**Exercise**. Look through the data below and return each line where "scene" appears.

**Available data**.
------------------------------
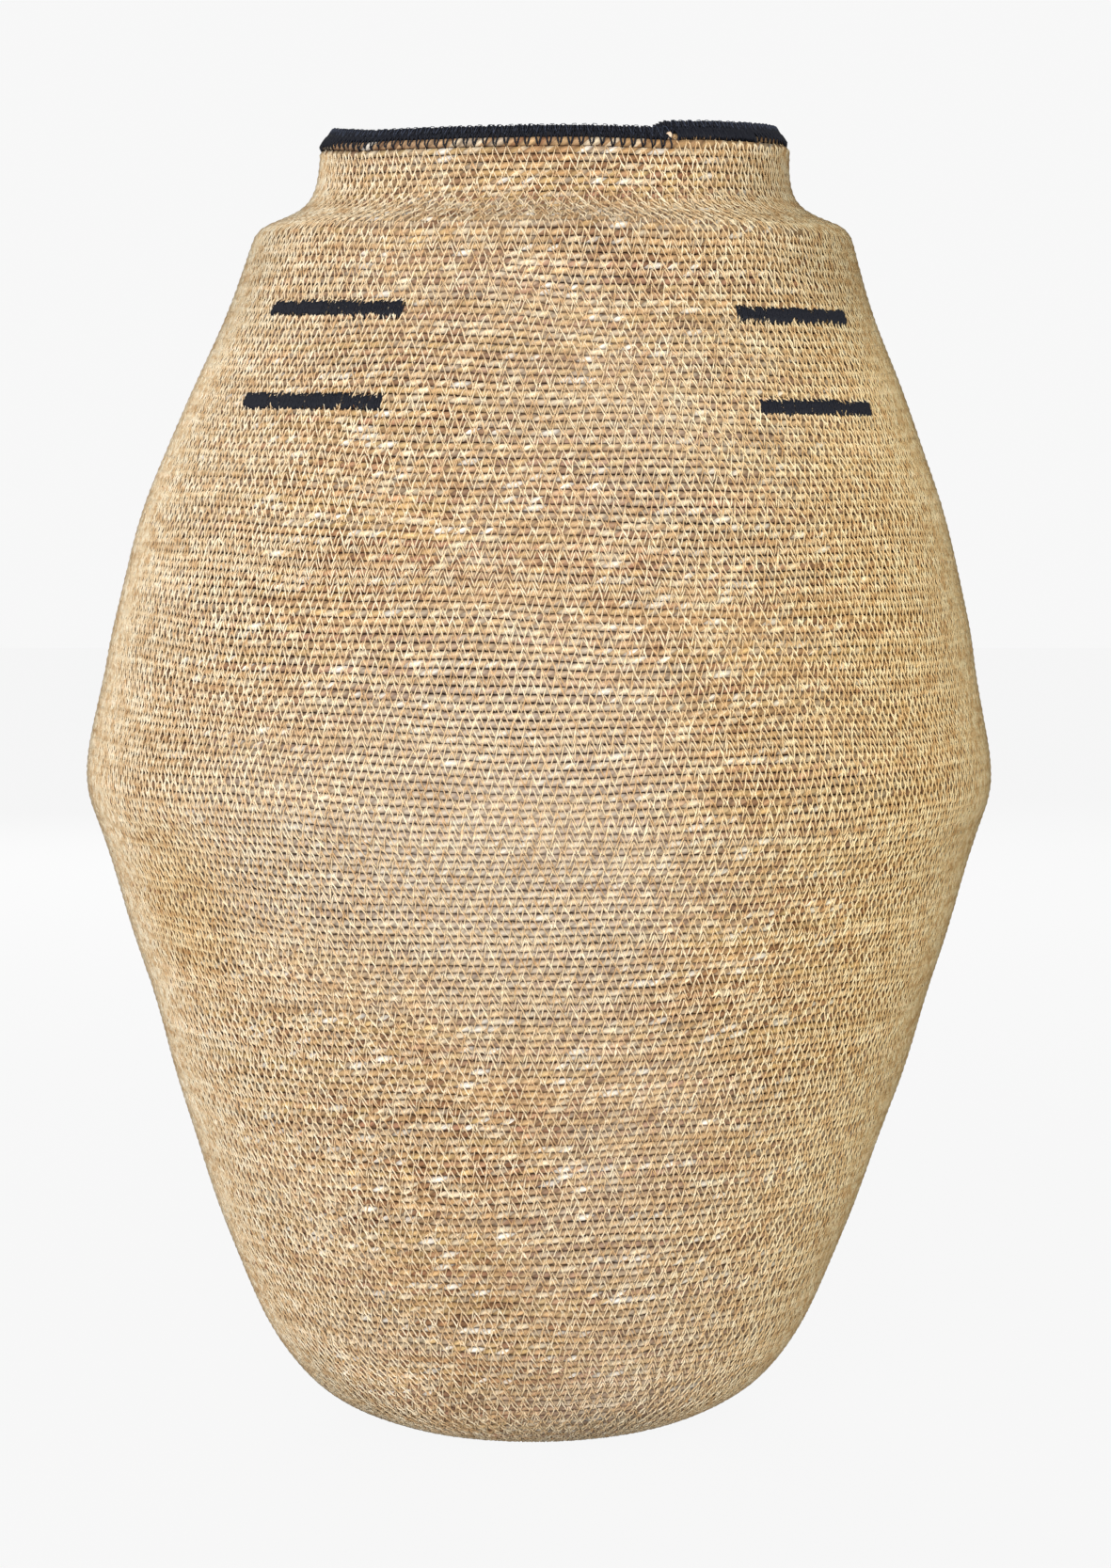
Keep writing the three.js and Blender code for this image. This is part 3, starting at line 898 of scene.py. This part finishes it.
def overcast(start, end, spacing, low, high, reach, seed, inside=False):
    """Black zigzag round the rim; low and high are taken from the black cord's middle."""
    source = np.random.default_rng(seed)
    count = int((end - start) / (spacing / 2))
    knot = np.arange(count + 1)
    travel = start + knot * spacing / 2 + source.normal(0, BLACK_UNEVEN_ALONG, count + 1)
    level = np.where(knot % 2, high, low) + source.normal(0, BLACK_UNEVEN_UP, count + 1)
    quarters = np.array([0, 0.25, 0.5, 0.75])
    proud = np.r_[np.tile(np.array([BLACK_HOLE, reach, reach, reach]), count), BLACK_HOLE]
    return on_rim(legs(travel, quarters), legs(level, quarters), proud, inside)


def dashes(start, end, seed):
    """Machine stitches, grey as a painted highlight: up across the band, a short dash along its top, and
    down again.
    """
    source = np.random.default_rng(seed)
    count = int((end - start) / BLACK_STITCH)
    uneven = source.normal(0, DASH_UNEVEN_ALONG, (count, 1))
    place = start + np.arange(count)[:, None] * BLACK_STITCH + uneven
    travel = (place + np.array([0, 0.9, 1.4, 3.0, 3.5, 4.4]) * MM).ravel()
    level = np.tile(np.array([-4.4, -0.5, 0.95, 1.0, -0.5, -4.4]) * MM, count)
    proud = np.tile(np.array([1.9, 2.36, 2.42, 2.42, 2.36, 1.9]) * MM, count)
    return on_rim(travel, level + source.normal(0, DASH_UNEVEN_UP, len(level)), proud)


# Black sewing: name, start, end, spacing, lowest and highest point, height over the cord's middle,
# and whether it lies on the inside
SEWN = [
    ("thread_rim_foot", RIM_START, RIM_MIDWAY, BLACK_STITCH, -5.5 * MM, 1.2 * MM, 2.3 * MM, False),
    ("thread_rim_lower", RIM_START, RIM_MIDWAY, 2.1 * MM, -1.9 * MM, 1.9 * MM, 1.98 * MM, False),
    ("thread_rim_upper", RIM_MIDWAY, RIM_TIP, 2.0 * MM, -3.2 * MM, 1.7 * MM, 1.98 * MM, False),
    ("thread_rim_inside", RIM_START, RIM_END, 2.6 * MM, -2.7 * MM, 1.6 * MM, 1.98 * MM, True),
]
for number, (name, *stitches, inside) in enumerate(SEWN):
    sewing = overcast(*stitches, RIM_SEED + number, inside)
    finish_piece(thread_piece(name, *sewing, BLACK_THREAD, 4), black, "black_thread", "rim_cord")

# The grey of the dashes' thread is a painted highlight on the machine stitches.
sewing = dashes(RIM_MIDWAY, RIM_END, DASH_SEED)
piece = thread_piece("thread_rim_dashes", *sewing, DASH_THREAD, 3)
finish_piece(piece, grey_highlight_thread, "black_thread", "rim_cord")

# Right of the lap the last plain row runs under dense black stitches
lap_start = RIM_MIDWAY - UNDER_STITCHES * RIM_RADIUS
lap_end = RIM_MIDWAY - CUT_END_BARE
sewing = overcast(lap_start, lap_end, 1.1 * MM, -5.6 * MM, 0.6 * MM, 2.1 * MM, LAP_SEED)
piece = thread_piece("thread_lap", *sewing, BLACK_THREAD, 4)
finish_piece(piece, black, "black_thread", "rim_cord")


def cut_end(rings=5, sides=14, closed=0.96, fibre_run=0.004):
    """The plain cord's pale cut end, a small domed cap that faces along the rim."""
    point, out, up = spiral.frame_at(np.array([spiral.turns]))
    way = np.cross(out[0], up[0])
    angle = TURN * np.arange(sides) / sides
    rows = []
    for k in range(rings):
        share = k / (rings - 1)
        size = math.cos(share * math.pi / 2 * closed)
        dome = CUT_END_DOME * math.sin(share * math.pi / 2)
        rows.append(
            point[0]
            + way * dome
            + out[0] * CUT_END_PROUD
            + size * HALF_THICK * np.cos(angle)[:, None] * out[0]
            + size * HALF_TALL * np.sin(angle)[:, None] * up[0]
        )
    quads, ring, side = tube_quads(rings, sides)
    strand_along = ring[:, None] * fibre_run + np.zeros(4)
    strand_round = side[:, None] / sides + np.zeros(4)
    return make_mesh(
        "cord_cut_end",
        np.vstack(rows),
        quads,
        attributes=[("shade", np.ones(rings * sides))],
        tint=np.tile(PALE, (len(quads), 1)),
        uvs=[
            ("strand", np.stack([strand_along, strand_round], axis=-1)),
            ("OFBake", bake_uv(ring, side, sides)),
        ],
    )


finish_piece(cut_end(), pale, "seagrass_cord", "neck_collar")


# The black bars: satin stitches side by side

# Spacing, radius and lean of the stitches, and how uneven they are; in some runs of them every
# other end or so is drawn in, and the grass shows
BAR_SPACING = 0.62 * MM
BAR_THREAD = 0.36 * MM
BAR_LEAN, BAR_LEAN_UNEVEN = 0.5 * MM, 0.16 * MM
BAR_UNEVEN_ALONG, BAR_UNEVEN_END = 0.10 * MM, 0.5 * MM
THIN_RUN, THIN_OVER = 6, 0.62
DRAWN_IN, DRAWN_SHARE = 2.2 * MM, 0.5

# A stitch's points, as shares of its length and heights over the cord's middle
STITCH_SHARE = np.array([0, 0.16, 0.38, 0.5, 0.62, 0.84, 1.0])
STITCH_RISE = np.array([0.5, 2.15, 2.35, 2.1, 2.35, 2.15, 0.5]) * MM


def bar_piece(name, seed):
    """One thread that goes up and down side by side over a bar's solid."""
    low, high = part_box(name)
    source = np.random.default_rng(seed)
    corners = np.array([v.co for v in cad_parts[name].data.vertices])
    middle_z = (low.z + high.z) / 2
    s = float(outline.at_height(middle_z))
    centre_x = outline.frame_at(np.array([s]), np.array([math.pi / 2]))[0][0, 0]
    azimuths = np.unwrap(np.sort(np.arctan2(corners[:, 1], corners[:, 0] - centre_x)))
    radius = float(np.interp(s, outline.s, outline.radius))
    first, last = azimuths[0], azimuths[-1]
    count = int((last - first) * radius / BAR_SPACING)
    place = np.linspace(first, last, count) + source.normal(0, BAR_UNEVEN_ALONG, count) / radius
    half = (high.z - low.z) / 2
    lean = BAR_LEAN + source.normal(0, BAR_LEAN_UNEVEN, count)
    knots = np.arange(0, count + THIN_RUN, THIN_RUN)
    thin = np.interp(np.arange(count), knots, source.random(len(knots))) > THIN_OVER
    drawn_in = source.uniform(0, DRAWN_IN, (2, count)) * thin * (source.random((2, count)) < DRAWN_SHARE)
    bottom = -half + source.normal(0, BAR_UNEVEN_END, count) + drawn_in[0]
    top = half + source.normal(0, BAR_UNEVEN_END, count) - drawn_in[1]
    rings, normals = [], []
    for k in range(count):
        share = STITCH_SHARE[::-1] if k % 2 == 1 else STITCH_SHARE
        up = bottom[k] + (top[k] - bottom[k]) * share
        azimuth = place[k] + lean[k] * (share - 0.5) / radius
        run = radius * (math.cos(place[k]) - math.cos((first + last) / 2))
        point, out, _ = outline.frame_at(s + up - row_tilt(middle_z) * run, azimuth)
        rings.append(point + out * STITCH_RISE[:, None])
        normals.append(out)
    name = name.replace("bar_", "stitches_")
    return thread_piece(name, np.vstack(rings), np.vstack(normals), BAR_THREAD, 5)


for number, name in enumerate(sorted(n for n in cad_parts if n.startswith("bar_"))):
    finish_piece(bar_piece(name, BAR_SEED + number), black, "black_thread", name)


# Stage, light and camera

# Floor: its side, how far it lies below the basket, its grey, its glow, and the share of the glow
FLOOR_SIDE, FLOOR_DROP = 14, 0.5 * MM
FLOOR_GREY, FLOOR_GLOW, FLOOR_SHARE = 0.4, 0.982, 0.93
GROUND = 0.934
WORLD_LIGHT = 0.16

# Lamps: name, place, size and power; all of them face one point in the basket
LAMPS = [
    ("key", (-0.38, -2.75, 0.8), 1.4, 87),
    ("fill", (1.3, -2.3, 0.4), 0.8, 10),
    ("back", (-0.4, 2.8, 1.3), 1.6, 60),
]
LAMPS_FACE = (0, 0, 0.33)

# Camera: where it stands, how far it looks down, its sensor and its lens in millimetres
CAMERA_PLACE = (0.0074, -2.1, 0.4729)
CAMERA_DOWN = 4.716
SENSOR, LENS = 36, 103.02


def background_seen(nodes, links):
    """1 for the rays that show the background: the camera's, mirrored ones and those through glass."""
    path = node(nodes, "ShaderNodeLightPath").outputs
    seen = path["Is Camera Ray"]
    for other in ("Is Glossy Ray", "Is Transmission Ray"):
        either = node(nodes, "ShaderNodeMath", operation="MAXIMUM")
        links.new(seen, either.inputs[0])
        links.new(path[other], either.inputs[1])
        seen = either.outputs[0]
    return seen


def blended(nodes, links, factor, first, second):
    """A mix of two shaders."""
    blend = node(nodes, "ShaderNodeMixShader")
    links.new(factor, blend.inputs[0])
    links.new(first.outputs[0], blend.inputs[1])
    links.new(second.outputs[0], blend.inputs[2])
    return blend.outputs[0]


def stage_material():
    """Pale floor that reads as the photograph's plain ground and keeps a soft shadow near the basket."""
    material = bpy.data.materials.new("pale floor")
    material.use_nodes = True
    nodes, links = material.node_tree.nodes, material.node_tree.links
    nodes.clear()
    diffuse = node(nodes, "ShaderNodeBsdfDiffuse")
    diffuse.inputs["Color"].default_value = grey(FLOOR_GREY)
    glow = node(nodes, "ShaderNodeEmission")
    glow.inputs["Color"].default_value = grey(FLOOR_GLOW)
    share = node(nodes, "ShaderNodeMath", operation="MULTIPLY")
    share.inputs[1].default_value = FLOOR_SHARE
    links.new(background_seen(nodes, links), share.inputs[0])
    surface = blended(nodes, links, share.outputs[0], diffuse, glow)
    links.new(surface, node(nodes, "ShaderNodeOutputMaterial").inputs["Surface"])
    return material


def studio_world():
    """The photograph's plain ground where it is seen, and a weak even light elsewhere."""
    world = bpy.data.worlds.new("studio")
    world.use_nodes = True
    nodes, links = world.node_tree.nodes, world.node_tree.links
    nodes.clear()
    seen = node(nodes, "ShaderNodeBackground")
    seen.inputs["Color"].default_value = grey(GROUND)
    lit = node(nodes, "ShaderNodeBackground")
    lit.inputs["Color"].default_value = grey(1)
    lit.inputs["Strength"].default_value = WORLD_LIGHT
    surface = blended(nodes, links, background_seen(nodes, links), lit, seen)
    links.new(surface, node(nodes, "ShaderNodeOutputWorld").inputs["Surface"])
    return world


def area_light(name, place, size, power):
    """A soft lamp that faces the middle of the basket."""
    data = bpy.data.lights.new(name, "AREA")
    data.size, data.energy = size, power
    lamp = bpy.data.objects.new(name, data)
    bpy.context.scene.collection.objects.link(lamp)
    lamp.location = place
    lamp.rotation_euler = (Vector(LAMPS_FACE) - Vector(place)).to_track_quat("-Z", "Y").to_euler()


bpy.ops.mesh.primitive_plane_add(size=FLOOR_SIDE, location=(0, 0, -FLOOR_DROP))
floor = bpy.context.object
floor.name = "floor"
floor.data.materials.append(stage_material())

bpy.context.scene.world = studio_world()
for lamp in LAMPS:
    area_light(*lamp)

camera_data = bpy.data.cameras.new("camera")
camera_data.sensor_width = SENSOR
camera_data.lens = LENS
camera = bpy.data.objects.new("camera", camera_data)
bpy.context.scene.collection.objects.link(camera)
camera.location = CAMERA_PLACE
camera.rotation_euler = (math.radians(90 - CAMERA_DOWN), 0, 0)
bpy.context.scene.camera = camera
bpy.context.scene.view_settings.view_transform = "Standard"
------------------------------
**Reply**.
Keep writing the three.js and Blender code for this image. This is part 3, starting at line 898 of scene.py. This part finishes it.
    bpy.context.scene.collection.objects.link(lamp)
bpy.context.scene.world = studio_world()
bpy.context.scene.collection.objects.link(camera)
bpy.context.scene.camera = camera
bpy.context.scene.view_settings.view_transform = "Standard"